В Мелихове жизнь шла мирно и тихо. Иногда разнообразилась прогулками по окрестностям или поездкой к соседям, родственникам поэта Фета, где хозяйка чудесно играла Бетховена. Ант. П. любил музыку и умел слушать ее.
Он много занимался, затворившись у себя в кабинете, работал, но когда отдыхал, то отдыхал от души и бывал тепло радушен и оживлен. Его хорошее отношение ко мне выражалось главным образом тем, что он неимоверно меня дразнил. Кажется, никто никогда меня так не дразнил. А больше, чем меня, дразнил он разве Лику. Даже когда он хвалил меня, то и это делал под соусом шутки: то уверял, что какие-то мои стихи так хороши, что я, конечно, списала их в старом журнале; то писал, например: "Сегодня в 9 часов утра, сидя в холодной классной комнате на Басманной, я прочел ваше "Одиночество" и простил вам все ваши прегрешения… Рассказ положительно хорош. И, нет сомнения, вы умны и бесконечно хитры. Меня больше всего тронула художественность рассказа. Впрочем, вы ничего не понимаете!"

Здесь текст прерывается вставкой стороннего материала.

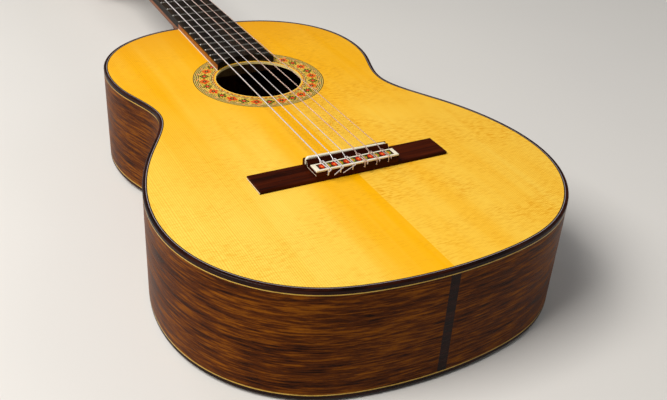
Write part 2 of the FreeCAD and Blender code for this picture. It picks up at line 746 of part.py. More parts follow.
def make_bridge():
    """Low wings, the block that holds the saddle, and the block that the strings are tied to."""
    wings = box(-BRIDGE_HALF, BRIDGE_HALF, BRIDGE_BACK_Y, BRIDGE_FRONT_Y, 0, WING_HEIGHT)
    wings = wings.makeChamfer(WING_CHAMFER, edges_at(wings, z=WING_HEIGHT))
    section = [
        V(-BLOCK_HALF, SADDLE_BLOCK_FRONT_Y, 0),
        V(-BLOCK_HALF, SADDLE_BLOCK_FRONT_Y, SADDLE_BLOCK_HEIGHT),
        V(-BLOCK_HALF, SADDLE_BLOCK_TOP_Y, SADDLE_BLOCK_HEIGHT),
        V(-BLOCK_HALF, SADDLE_BLOCK_BACK_Y, CHEEK_HEIGHT),
        V(-BLOCK_HALF, SADDLE_BLOCK_BACK_Y, 0),
    ]
    saddle_block = polygon_prism(section, V(2 * BLOCK_HALF, 0, 0))
    front_rim = edges_at(saddle_block, y=SADDLE_BLOCK_FRONT_Y, z=SADDLE_BLOCK_HEIGHT)
    saddle_block = saddle_block.makeFillet(SADDLE_BLOCK_ROUND, front_rim)
    tie_block = box(-BLOCK_HALF, BLOCK_HALF, TIE_BACK_Y, TIE_FRONT_Y, 0, TIE_HEIGHT)
    cheek = box(BLOCK_HALF - CHEEK_WIDTH, BLOCK_HALF, TIE_FRONT_Y, SADDLE_BLOCK_BACK_Y, 0, CHEEK_HEIGHT)
    bridge = wings.fuse(saddle_block).fuse(tie_block).fuse(cheek).fuse(mirrored(cheek))
    slot_y0, slot_y1 = SADDLE_Y - SADDLE_THICKNESS / 2, SADDLE_Y + SADDLE_THICKNESS / 2
    bridge = bridge.cut(box(-BLOCK_HALF, BLOCK_HALF, slot_y0, slot_y1, SADDLE_SEAT, BIG))
    for index in range(len(STRINGS)):
        start = V(saddle_x(index), TIE_FRONT_Y + 1, TIE_HOLE_Z)
        end = V(saddle_x(index), TIE_BACK_Y - 1, TIE_HOLE_Z)
        bridge = bridge.cut(cylinder(TIE_HOLE_RADIUS, start, end))
    save("bridge", bridge.removeSplitter())


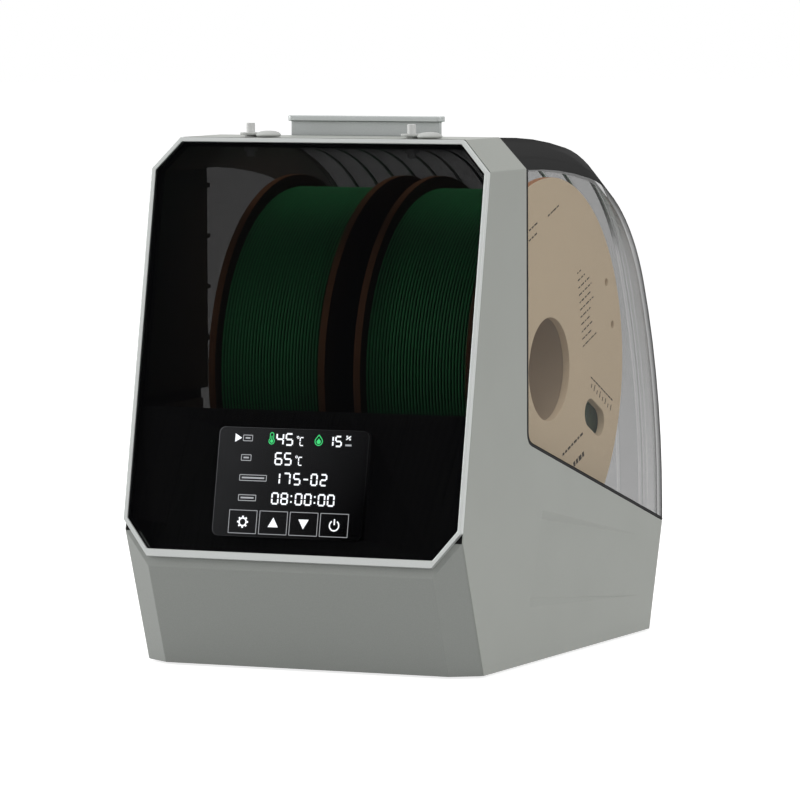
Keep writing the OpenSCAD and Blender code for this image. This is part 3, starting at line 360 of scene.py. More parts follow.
# ---- Nose cover --------------------------------------------------------------------------------
# The lower front cover: a separate thin moulding that closes the housing under the panel. It is
# pushed up between the housing's cheeks and sprayed with the same silver, given here as a darker
# copy: painted shade on a face that looks forward and down.

# the housing's silver made darker and a little rougher: painted shade on the cover's forward and downward
# face
shaded_silver = finished(
    "dull_silver_paint", linear(139, 142, 138), 0.46, size=0.00035, contrast=0.07, bump=0.06,
    metallic=0.2,
)
softened(
    "nose_cover", "lower_front_cover", "housing", shaded_silver,
    edge=0.0004, steps=3, corner=12,
)

# ---- Underside ---------------------------------------------------------------------------------
# A black base plate with cooling slots closes the housing. Four cross-head screws pull it up
# against the tray's posts, and four round rubber feet are pressed into its pockets.

black_moulding = finished("black_moulding", linear(30, 30, 31), 0.55, size=0.0004, contrast=0.12, bump=0.25)
softened("base_plate", "bottom_plate", "housing", black_moulding, edge=0.0003)
rubber = finished(
    "black_rubber", linear(24, 24, 25), 0.8, size=0.0003, contrast=0.2, bump=0.4, specular=0.3
)
softened("feet", "rubber_feet", "housing", rubber, edge=0.0003)
steel = finished(
    "plain_steel", linear(186, 187, 190), 0.3, size=0.0004, contrast=0.08, bump=0.08,
    metallic=1.0, stretch=(0.08, 1, 1),
)
softened("base_screws", "plate_screws", "housing", steel, edge=0.00012)

# ---- Heating and electronics -------------------------------------------------------------------
# An 80 mm fan blows up through a finned aluminium heater into the chamber. The control board and
# the power board stand on spacers on each side of it, out of the warm air.

softened("fan_frame", "fan_housing", "housing", black_moulding, edge=0.0003)
fan_black = finished("fan_black", linear(38, 38, 40), 0.4, size=0.0006, contrast=0.08, bump=0.05)
softened("fan_rotor", "fan_wheel", "fan", fan_black, edge=0.00025)
aluminium = finished(
    "mill_aluminium", linear(200, 201, 204), 0.34, size=0.0005, contrast=0.06, bump=0.12,
    metallic=1.0, stretch=(1, 0.05, 1),
)
softened("heater_block", "heater_fins", "housing", aluminium, edge=0.0002)

board_top = 0.00895


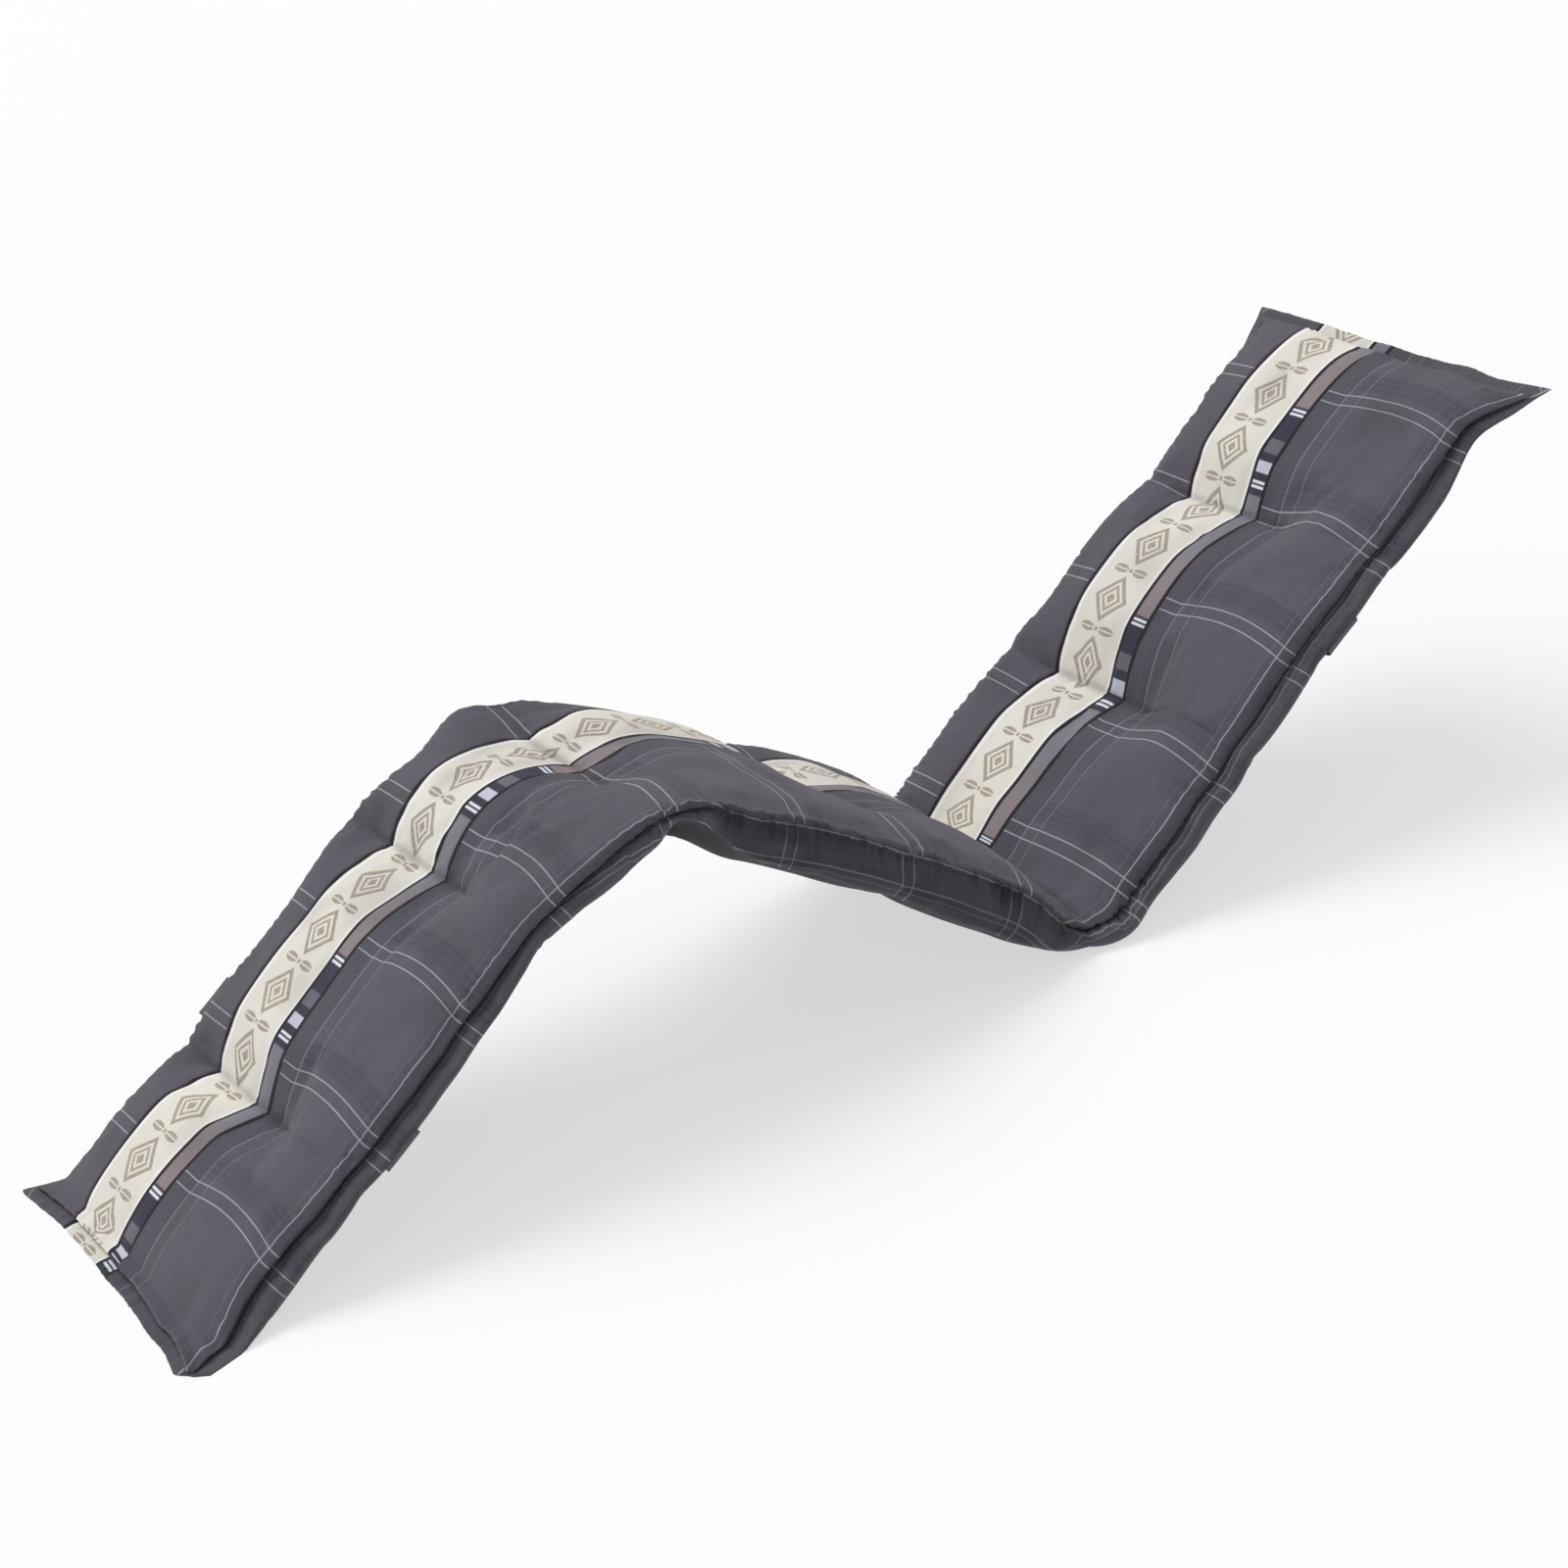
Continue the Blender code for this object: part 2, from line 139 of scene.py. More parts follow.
# Bent line, filling, channels and ends have the solid's measures, in metres; the borders'
# corrections are the scene's own. station: metres along the bent line from the foot.
pad = {
    "bends": [                   # station, heading in degrees above level
        (0.000, 31.0), (0.162, 30.0), (0.307, 34.5), (0.452, 31.5), (0.587, 9.0),
        (0.712, -28.5), (0.852, -35.5), (0.992, -39.5), (1.067, -49.5), (1.122, -13.5),
        (1.177, 32.5), (1.282, 35.0), (1.422, 37.0), (1.567, 30.5), (1.712, 35.0),
        (1.809, 33.5),
    ],
    "filling": [                 # station, shoulder, crown, edge, belly, half, roll
        (0.000, 0.017, 0.027, 0.009, 0.022, 0.204, 0.020),
        (0.330, 0.018, 0.030, 0.009, 0.026, 0.204, 0.018),
        (0.500, 0.021, 0.031, 0.008, 0.024, 0.203, 0.014),
        (0.635, 0.033, 0.032, 0.004, 0.014, 0.198, 0.006),
        (0.720, 0.021, 0.033, 0.030, 0.031, 0.203, 0.012),
        (0.860, 0.020, 0.034, 0.037, 0.038, 0.205, 0.018),
        (1.020, 0.019, 0.034, 0.034, 0.034, 0.205, 0.018),
        (1.122, 0.014, 0.026, 0.022, 0.028, 0.203, 0.012),
        (1.210, 0.017, 0.029, 0.012, 0.028, 0.204, 0.014),
        (1.480, 0.018, 0.030, 0.009, 0.026, 0.204, 0.018),
        (1.809, 0.017, 0.026, 0.009, 0.022, 0.204, 0.020),
    ],
    "channels": [                # station, depth, share of it left at the far and near edge,
                                 # depth on the underside, notch in the outline
        (0.184, 0.024, 0.24, 0.06, 0.010, 0.004),
        (0.464, 0.022, 0.12, 0.06, 0.010, 0.003),
        (0.633, 0.018, 0.15, 0.15, 0.004, 0.004),
        (0.880, 0.020, 0.22, 0.10, 0.010, 0.003),
        (1.122, 0.018, 0.40, 0.60, 0.000, 0.006),
        (1.366, 0.023, 0.22, 0.06, 0.010, 0.003),
        (1.604, 0.023, 0.22, 0.06, 0.010, 0.004),
    ],
    "farEdge": [                 # station, how far the far border stands out more, and lies higher
        (0.000, 0.001, 0.001), (0.130, 0.004, 0.002), (0.240, 0.003, 0.002),
        (0.350, -0.003, -0.001), (0.470, 0.008, 0.006), (0.540, -0.001, 0.001),
        (0.600, 0.010, 0.010), (0.645, 0.002, 0.001), (0.700, 0.000, 0.000),
        (0.780, 0.000, -0.003), (0.860, 0.000, 0.001), (0.930, 0.003, 0.005),
        (1.000, 0.004, 0.009), (1.075, 0.008, 0.020), (1.130, 0.010, 0.012),
        (1.240, 0.011, 0.010), (1.366, 0.010, 0.008), (1.440, -0.001, 0.001),
        (1.520, 0.002, 0.001), (1.650, -0.001, 0.000), (1.809, -0.003, 0.000),
    ],
    "nearEdge": [                # station, how far the near border stands out more, and how
                                 # much higher its bottom lies
        (0.000, -0.003, 0.000), (0.060, -0.003, -0.004), (0.130, -0.003, 0.000),
        (0.210, -0.004, 0.002), (0.350, -0.005, 0.004), (0.464, -0.010, 0.006),
        (0.560, -0.003, 0.003), (0.605, -0.003, 0.007), (0.643, -0.004, 0.020),
        (0.695, -0.002, 0.008), (0.760, 0.000, 0.003), (0.860, -0.001, 0.006),
        (0.960, 0.000, -0.001), (1.030, 0.000, 0.000), (1.110, 0.000, 0.006),
        (1.170, 0.007, 0.003), (1.250, 0.002, -0.001), (1.420, 0.005, -0.001),
        (1.500, 0.002, 0.000), (1.690, 0.001, 0.000), (1.755, -0.008, 0.006),
        (1.809, -0.004, 0.001),
    ],
    "seamLevels": [              # station, height of the sewn seam as a share of the side
        (0.000, 0.60), (0.500, 0.60), (0.635, 0.76), (0.700, 0.92), (1.050, 0.92),
        (1.122, 0.76), (1.190, 0.60), (1.809, 0.60),
    ],
    "upperSide": [               # shoulder down to the seam: share of the way, share of the puff
        (0.0, -0.20), (0.25, 0.00), (0.50, 0.10), (0.75, 0.02), (0.90, -0.26), (1.0, -0.60),
    ],
    "lowerSide": [               # seam down to the underside
        (0.0, -0.60), (0.05, 0.00), (0.14, 0.50), (0.30, 0.90), (0.50, 1.00), (0.75, 0.90),
        (1.0, 0.62),
    ],
    # the seat's thick side has no groove at its seam
    "seatUpperSide": [(0.0, -0.20), (0.50, -0.08), (1.0, 0.02)],
    "seatLowerSide": [
        (0.0, 0.02), (0.08, 0.12), (0.30, 0.62), (0.60, 1.00), (0.82, 0.92), (1.0, 0.62),
    ],
    "seatSide": (0.655, 1.115, 0.03),  # where that thick side starts and stops, and its ramp
    "halfTop": 0.204,                  # half the top's width where no channel pulls it in
    "endRoll": 0.018, "endReach": 0.100,
    "endAtMiddle": (0.028, 0.017),     # how far foot and head stick out past the bent line
    "endSlant": (0.010, -0.004),       # and how much more at the near side than the middle
    "ears": {                    # corners: how far out past the long edge, and past the end,
                                 # blunt from here, reach of the flare
        "farFoot": (0.029, 0.012, 0.092, 0.070), "nearFoot": (0.038, 0.015, 0.080, 0.075),
        "farHead": (0.026, 0.001, 0.080, 0.066), "nearHead": (0.041, 0.003, 0.094, 0.050),
    },
    "earReach": 0.075, "earThickness": 0.30,
    "endWave": 0.0028, "sideWave": 0.0020,     # unevenness of the outline
    "farBlend": 0.45, "nearBlend": 0.25,       # how far the borders' corrections reach in
    "cutFold": 0.46,                   # how far what lies past a corner's cut is folded back
    "cornerBlend": 0.024, "edgeBlend": 0.030, "waveBlend": 0.05,
    "pressed": 0.011, "rollLevel": 0.26,       # least height over the floor above this level
    "flatTop": 2.6, "shoulderRound": 1.6,      # powers of the crown's curve
    "endLength": 0.085, "endRound": 2.4, "endThickness": 0.45,     # thinning of foot and head
    "channelFade": 0.021, "channelFullFar": -0.62, "channelFullNear": 0.20,
    "channelRampFar": 0.36, "channelRampNear": 0.42, "underFull": 0.60,
    "slimmer": 0.0020,           # taken off the crown before the filling swells it again
    "shift": (0.0, -0.766239, -0.001),
    "step": 0.001,
}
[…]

Правда, бывало, что он и серьезно писал мне, например: "Говорят, что ваша повесть будет напечатана в "Неделе" (речь идет о повести "Счастье"). Радуюсь за вас и от души поздравляю: "Неделя" - солидный и симпатичный журнал. До свидания, милый дружок".
Я очень всегда радовалась его добрым отзывам. Между прочим, я должна сказать, что редко мне приходилось видеть писателя, который бы так тепло и с такой добротой относился к "начинающим", молодым своим собратьям, как Чехов. Он постоянно за кого-то хлопотал по редакциям, чьи-то вещи устраивал и искренно радовался, когда находил что-нибудь, казавшееся ему талантливым. Довольно привести его отношение, например, к Горькому и Бунину, чтобы показать, как чуждо было Чехову какое-либо чувство профессиональной зависти. Это очень редкое качество, и оно выделяло его из многих литераторов.
Поддразнивание его было так добродушно, что я первая над ним хохотала.